По сути дела, обсуждения доклада не получилось. Поэтому все присутствующие с особым вниманием отнеслись к выступлению кадетского лидера – П. Н. Милюкова. Однако его выступление было во многом сумбурным, ибо приходилось не только оправдывать прежнюю тактику, но и защищать свою «новую тактику». Он начал с заявления, «что доклад Ю. В. Ключникова трудно понять и трудно на него возражать, ибо в нем содержатся утверждения, отчасти верные, отчасти нет, в целом же он представляет собой только общие места, довольно к тому же банальные, ибо нового как будто в нем ничего нет. Тема о хождении в Россию понятна, но она не вытекает из содержания доклада. Интересные письма надо понять, ибо это куски жизни из разных времен и обстановок, и в них авторы говорят о своих переживаниях. Но на переживаниях также, на наших прежних ошибках, на которых мы учились, основана и наша новая тактика. Новаторства в докладе никакого нет. Так, докладчик предлагает нам, оставаясь либералами, взять из экстремистских течений все хорошее, но не говорит, что именно в них есть хорошего, ибо ведь и он сам не считает же, вероятно, хорошими те разлад и разрушение, на которых основаны и успех, и опасность этих течений. Далее, призывая нас исходить в нашей тактике из духа кадетизма, а не из буквы его, докладчик не указывает более определенно, что он под этим разумеет? Ибо ведь и мы, обосновывая свою новую тактику, думали не о букве, а прежде всего об идеологии партии. Утверждая затем, что мировая опасность большевизма может быть устранена лишь уступками ему, докладчик совсем не говорит о том, каковы же должны быть эти уступки. В Англии, например, сейчас на очереди гильдейский социализм, его, что ли, разумеет докладчик? Критика трудна, пока Ю. В. Ключников не разовьет более полно и определенно своих положений»[76].

Выступавший затем В. А. Оболенский также заявил, вслед за П. Н. Милюковым, о том, что «не понимает доклада и ценит его лишь как известное настроение, как ощущение неудовлетворенности в эмигрантской обстановке – вне большой России.
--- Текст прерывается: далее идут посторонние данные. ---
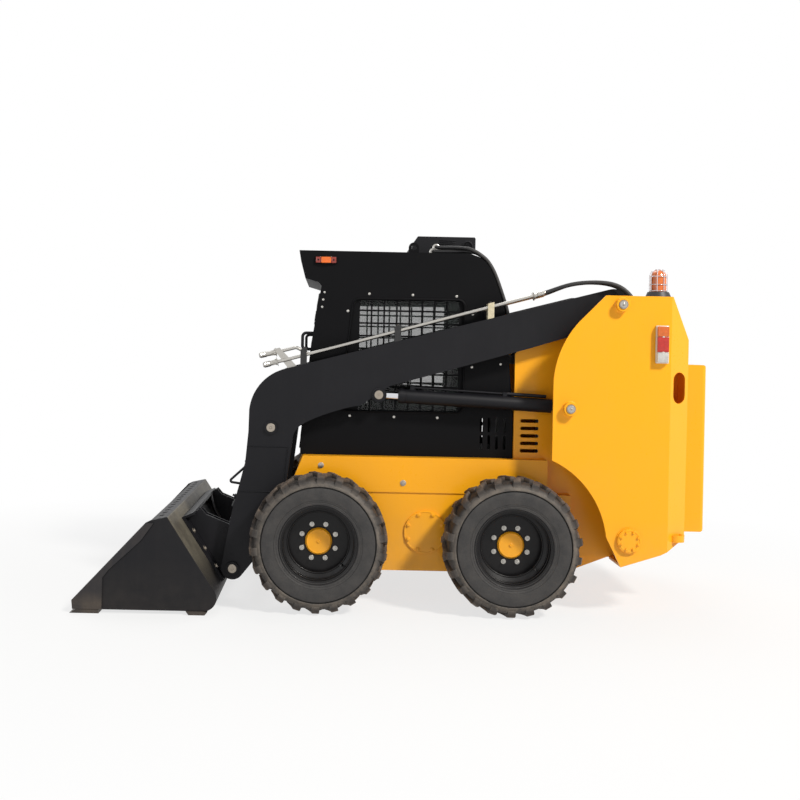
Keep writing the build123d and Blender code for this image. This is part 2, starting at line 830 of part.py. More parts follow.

Мы все, несомненно, чувствуем происходящие там огромные процессы, но представить их себе ясно не можем. Докладчик делает попытку понять и осознать эти процессы, но и негодными средствами, и вместо того, чтобы ошибки внятно осознать и учесть их, он лишь предлагает подойти к психологии Ленина и Троцкого, ничего общего с настроениями в России не имеющей. Польза же доклада в том, что он все-таки будит наши мысли в этом направлении»[77].